Retail investors chasing pump-and-dump setups have driven similar spikes before, only to see valuations collapse once lockups expire or fundraising falls short. With market cap jumping from roughly $22 million to $159 million intraday in some reports, any failure to land meaningful contracts or hardware deals would likely produce a sharp retracement, and the stock could trade back toward pre-announcement levels under negative sentiment.

What This Means for Investors

Treat this as a high-risk microcap speculation, not a validated AI infrastructure play. Key milestones to watch over the next 90 to 180 days are whether NewBird AI closes the targeted $50 million, hires experienced AI infrastructure personnel, and signs at least one commercial customer or hardware supplier agreement covering thousands of GPUs or equivalent accelerators.

  • Watch ticker BIRD closely for liquidity and insider selling patterns, because dramatic spikes often precede dilution events.
  • Compare capital needs to peers: NVIDIA (NVDA) and AMD (AMD) show why chip and rack economics favor scale; if NewBird can’t secure $50M–$200M in follow-on funding, its competitive position will be weak.
  • Monitor cloud and enterprise partners like Amazon (AMZN) and Google (GOOGL) for potential reseller or colocation deals; a signed agreement would materially de-risk the story.
"The rise of AI development and adoption has created unprecedented structural demand for specialized, high-performance compute," company management said, setting fundraising and execution as the next tests.

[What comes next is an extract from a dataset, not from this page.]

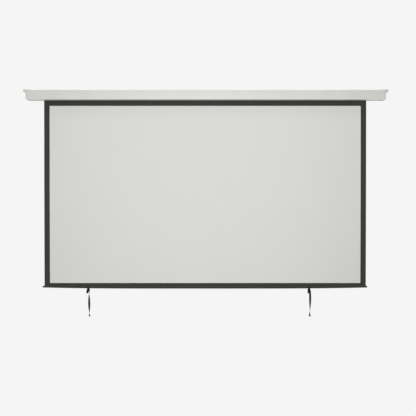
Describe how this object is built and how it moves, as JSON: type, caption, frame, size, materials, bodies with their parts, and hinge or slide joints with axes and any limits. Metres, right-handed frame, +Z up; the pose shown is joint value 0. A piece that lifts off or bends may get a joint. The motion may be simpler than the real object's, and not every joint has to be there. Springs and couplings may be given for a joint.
{
  "type": "pull-down projector screen",
  "caption": "Pull-down projector screen: a white case with a spring roller, matt white cloth with a black border, a bottom rod in a hem and pull straps.",
  "frame": {"origin": "middle of the case's flat back, which lies against the wall", "axes": "+X along the case, +Y into the wall, +Z up; the picture faces -Y"},
  "size_m": [2.567, 0.076, 1.5996],
  "materials": {
    "white_paint": "satin powder coat",
    "black_paint": "satin black coat",
    "white_plastic": "fine texture",
    "black_plastic": "fine texture",
    "black_cloth": "matt vinyl-coated cloth",
    "matt_white": "matt projection coating",
    "black_webbing": "woven tape",
    "zinc_steel": "zinc plated",
    "spring_steel": "oiled wire",
    "nylon": "moulded, natural"
  },
  "bodies": {
    "case": {"case_shell": "white_paint", "end_cap_left": "white_plastic", "end_cap_right": "white_plastic", "slot_trim_front": "black_plastic", "slot_trim_rear": "black_plastic", "roller_bracket_left": "zinc_steel", "roller_bracket_right": "zinc_steel", "bracket_bush": "nylon", "cap_screw_left_upper": "zinc_steel", "cap_screw_left_lower": "zinc_steel", "cap_screw_right_upper": "zinc_steel", "cap_screw_right_lower": "zinc_steel", "bracket_screw_left_front": "zinc_steel", "bracket_screw_left_rear": "zinc_steel", "bracket_screw_right_front": "zinc_steel", "bracket_screw_right_rear": "zinc_steel", "spring_spindle": "zinc_steel", "lock_ratchet": "zinc_steel", "spring_anchor": "nylon", "torsion_spring": "spring_steel", "screen_cloth": "black_cloth", "picture_surface": "matt_white"},
    "roller": {"roller_tube": "zinc_steel", "wound_cloth": "black_cloth", "lock_plug": "nylon", "lock_cover": "black_plastic", "pawl_pin_a": "spring_steel", "pawl_pin_b": "spring_steel", "spring_plug": "nylon", "idler_plug": "nylon", "idler_pin": "zinc_steel"},
    "pawl_a": {"lock_pawl_a": "zinc_steel"},
    "pawl_b": {"lock_pawl_b": "zinc_steel"},
    "bar": {"bottom_rod": "black_paint", "bottom_hem": "black_cloth", "rod_cap_left": "black_plastic", "rod_cap_right": "black_plastic"},
    "strap_left": {"pull_strap_left": "black_webbing"},
    "strap_right": {"pull_strap_right": "black_webbing"}
  },
  "joints": [
    {"name": "screen_travel", "type": "slide", "parent": "case", "child": "bar", "axis": [0, 0, 1], "range_m": [0, 1.3099], "deforming": ["screen_cloth", "picture_surface"]},
    {"name": "roller_turn", "type": "hinge", "parent": "case", "child": "roller", "pos_m": [0, -0.04, 0], "axis": [1, 0, 0], "range_deg": [0, 3600]},
    {"name": "pawl_a_swing", "type": "hinge", "parent": "roller", "child": "pawl_a", "pos_m": [-1.2327, -0.04, 0.0142], "axis": [1, 0, 0], "range_deg": [0, 18]},
    {"name": "pawl_b_swing", "type": "hinge", "parent": "roller", "child": "pawl_b", "pos_m": [-1.2327, -0.04, -0.0142], "axis": [1, 0, 0], "range_deg": [0, 18]},
    {"name": "strap_left_swing", "type": "hinge", "parent": "bar", "child": "strap_left", "pos_m": [-0.8307, -0.01845, -1.35692], "axis": [1, 0, 0], "range_deg": [-75, 75]},
    {"name": "strap_right_swing", "type": "hinge", "parent": "bar", "child": "strap_right", "pos_m": [0.7305, -0.01845, -1.35772], "axis": [1, 0, 0], "range_deg": [-75, 75]}
  ],
  "couplings": [
    {"joint": "roller_turn", "follows": "screen_travel", "rad_per_m": 47.967}
  ]
}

Bottom line, treat NewBird AI as a speculative microcap with binary outcomes: upside if the company converts capital into contracted compute revenue, downside if it remains a public shell chasing technology headlines. For most portfolios, this is a trade for traders, not core investors.

Actionable takeaway

If you trade this name, require three verifiable milestones before adding exposure: closing the $50 million raise, signing a hardware supply agreement committing at least tens of GPUs or accelerator units, and announcing a commercial customer with a one-year contract. Absent those, size positions small or stay sidelined.